When data is sent between a queue manager and a remote queue, the queue manager opens a channel to the remote queue manager that owns the queue. By default, if the remote queue is protected, for example with a cryptor, the channel is given exactly the same level of protection as the queue. For efficiency in queue-based security, an MQe channel uses symmetric cryptors (for example, DES, 3DES, MARS, RC4, RC6); a consequence of which is that the two queue managers at either end must use the same encryption key. When such a channel is established, a protocol, called the Diffie Hellman key exchange, is used to establish a secret key that only the two queue managers know.
This protocol is susceptible to a "man in the middle" attack, but for that to be successful, the "man in the middle" must know some of the data that is fed into the Diffie Hellman protocol. This data is held in the com.ibm.mqe.attributes.MQeDHk class. It is possible for an attacker to get hold of this data, by examining the shipped MQe classes. However, this data can be changed by running the com.ibm.mqe.attributes.MQeGenDH utility; it generates a new Java™ source file com.ibm.mqe.attributes.MQeDHk.java. This file can then be compiled into a replacement com.ibm.mqe.attributes.MQeDHk.class file.
When the com.ibm.mqe.attributes.MQeWTLSCertAuthenticator is used, the two queue managers (or queues) swap certificates in order to authenticate each other. If this is used in conjunction with a cryptor on the queue, the exchanges which establish the secret key for the cryptor are protected with the public keys from the certificates, making a "man in the middle" attack even more difficult.

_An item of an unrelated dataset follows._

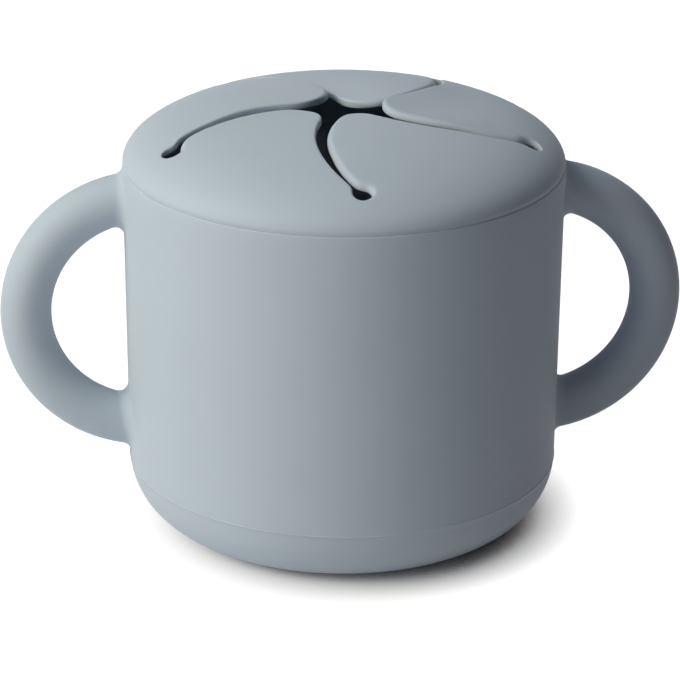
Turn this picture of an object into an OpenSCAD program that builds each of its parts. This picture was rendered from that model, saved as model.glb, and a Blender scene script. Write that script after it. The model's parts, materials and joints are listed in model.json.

With synchronous remote queues, queue-based security is relatively simple. In this case a message is put to a synchronous remote queue definition that has the same security attributes as the destination queue. The message is transmitted over a channel with appropriate security attributes and is stored on the secure queue.
With asynchronous remote queues, especially Store-and-forward queues and Home-server queues, the transmitting and receiving queues are more likely to have different security attributes. These differences have to be managed during message transfer. Once a message has been put to an asynchronous queue it is transmitted from one queue to another until it reaches its destination. A queue manager is responsible for requesting the transfer of the message between a pair of queues and another queue manager is responsible for responding to the request. If queue based security is used, the requesting queue manager establishes a channel with security attributes that match the queue that it owns. The queue manager receiving the request checks that the channel attributes are sufficient for its queue.
For example, suppose a client queue manager has a queue with a DES cryptor on it and messages are routed from this to a server's Store-and-forward queue that has a MARS cryptor. When the client is triggered to send a message it establishes a DES encrypted channel to the server; the server asks the Store-and-forward queue whether it will accept messages over a DES encrypted channel. If the Store-and-forward queue considers DES is not as strong as its own MARS cryptor (determined by the queue attribute rule), it would throw an "attribute mismatch" exception.
A Home-server queue trying to pull messages from a Store-and-forward queue needs a cryptor that is at least as strong as that on the Store-and-forward queue, because the Home-server queue is at the initiating end of the request. Once the Home-server queue has received the message it can store it on a local queue that has any level of protection. This behavior can be changed by using different attribute rules on the queues. For example, if the attribute rule always allows reuse, the queue will accept channels with any cryptor.
Trying to send a message from a queue with a weaker cryptor to a queue with a stronger cryptor usually results in an "attribute mismatch" exception. However if a channel with a strong cryptor already exists between the queue managers, this can be reused (depending on the attribute rules on the channel) and result in the message being delivered.
One slight exception to the above behavior is when a Store-and-forward queue is used to forward (push) messages to other queues. The Store-and-forward queue establishes a channel with security attributes that match its own. However, in this case the destination queue accepts the channel without checking its attributes against the queue's. For example, a Store-and-forward queue without a cryptor would establish a channel without a cryptor and this would be used to forward messages to a destination queue even if the queue had a cryptor on it. Normally, with other queue types, this would result in an "attribute mismatch" exception. When using a Store-and-forward queue in this way, you should ensure that it has a cryptor that is comparable to any cryptor on a destination queue. This does not apply when a Home-server queue polls for messages from a Store-and-forward queue (in this case the Home-server queue establishes the channel, not the Store-and-forward queue).